Sparse cross-entropy addresses this by performing the same cross-entropy calculation of error, without requiring that the target variable be one hot encoded prior to training.

keras: `sparse_categorical_crossentropy`

The function requires that the output layer is configured with an n nodes (one for each class) and a `softmax` activation in order to predict the probability for each class.

#### Kullback Leibler Divergence Loss
Kullback Leibler Divergence, or KL Divergence for short, is a measure of how one probability distribution differs from a baseline distribution.

A KL divergence loss of 0 suggests the distributions are identical. In practice, the behavior of KL Divergence is very similar to cross-entropy. It calculates how much information is lost (in terms of bits) if the predicted probability distribution is used to approximate the desired target probability distribution.
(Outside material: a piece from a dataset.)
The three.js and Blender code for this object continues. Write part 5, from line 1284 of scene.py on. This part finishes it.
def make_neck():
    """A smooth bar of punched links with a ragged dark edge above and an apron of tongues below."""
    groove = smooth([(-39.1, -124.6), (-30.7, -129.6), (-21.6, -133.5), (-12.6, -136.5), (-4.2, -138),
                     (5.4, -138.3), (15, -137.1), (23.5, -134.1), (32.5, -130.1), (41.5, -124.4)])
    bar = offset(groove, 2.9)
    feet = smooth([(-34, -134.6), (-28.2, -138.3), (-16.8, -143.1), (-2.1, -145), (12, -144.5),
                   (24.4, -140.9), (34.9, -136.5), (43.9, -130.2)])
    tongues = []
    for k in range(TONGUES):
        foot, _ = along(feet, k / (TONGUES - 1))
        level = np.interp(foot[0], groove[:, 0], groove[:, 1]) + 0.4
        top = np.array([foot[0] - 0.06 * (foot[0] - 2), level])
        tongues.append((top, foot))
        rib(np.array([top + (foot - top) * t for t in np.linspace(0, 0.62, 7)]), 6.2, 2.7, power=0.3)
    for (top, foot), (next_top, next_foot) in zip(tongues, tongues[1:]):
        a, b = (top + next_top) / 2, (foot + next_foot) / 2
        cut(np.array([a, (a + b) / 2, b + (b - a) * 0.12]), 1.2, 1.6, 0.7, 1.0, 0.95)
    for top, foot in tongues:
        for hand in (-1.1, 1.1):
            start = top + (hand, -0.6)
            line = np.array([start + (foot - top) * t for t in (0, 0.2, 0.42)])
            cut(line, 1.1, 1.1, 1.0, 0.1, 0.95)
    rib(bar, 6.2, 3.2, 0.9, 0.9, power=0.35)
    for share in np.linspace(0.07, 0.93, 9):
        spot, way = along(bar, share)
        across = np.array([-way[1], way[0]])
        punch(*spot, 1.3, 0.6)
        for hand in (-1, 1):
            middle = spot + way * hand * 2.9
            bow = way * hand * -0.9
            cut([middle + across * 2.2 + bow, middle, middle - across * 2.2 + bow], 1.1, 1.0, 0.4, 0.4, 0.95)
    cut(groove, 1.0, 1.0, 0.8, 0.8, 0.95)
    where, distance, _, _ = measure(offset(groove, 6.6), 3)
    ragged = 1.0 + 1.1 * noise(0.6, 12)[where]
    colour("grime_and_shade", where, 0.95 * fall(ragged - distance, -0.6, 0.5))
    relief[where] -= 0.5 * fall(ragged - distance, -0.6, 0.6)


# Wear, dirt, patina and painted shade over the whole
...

As such, the KL divergence loss function is more commonly used **when using models that learn to approximate a more complex function** than simply multi-class classification, such as in the case of an autoencoder used for learning a dense feature representation under a model that must reconstruct the original input. In this case, KL divergence loss would be preferred. Nevertheless, it can be used for multi-class classification, in which case it is functionally equivalent to multi-class cross-entropy.

Keras: `kullback_leibler_divergence`

The function requires that the output layer is configured with an n nodes (one for each class) and a softmax activation in order to predict the probability for each class.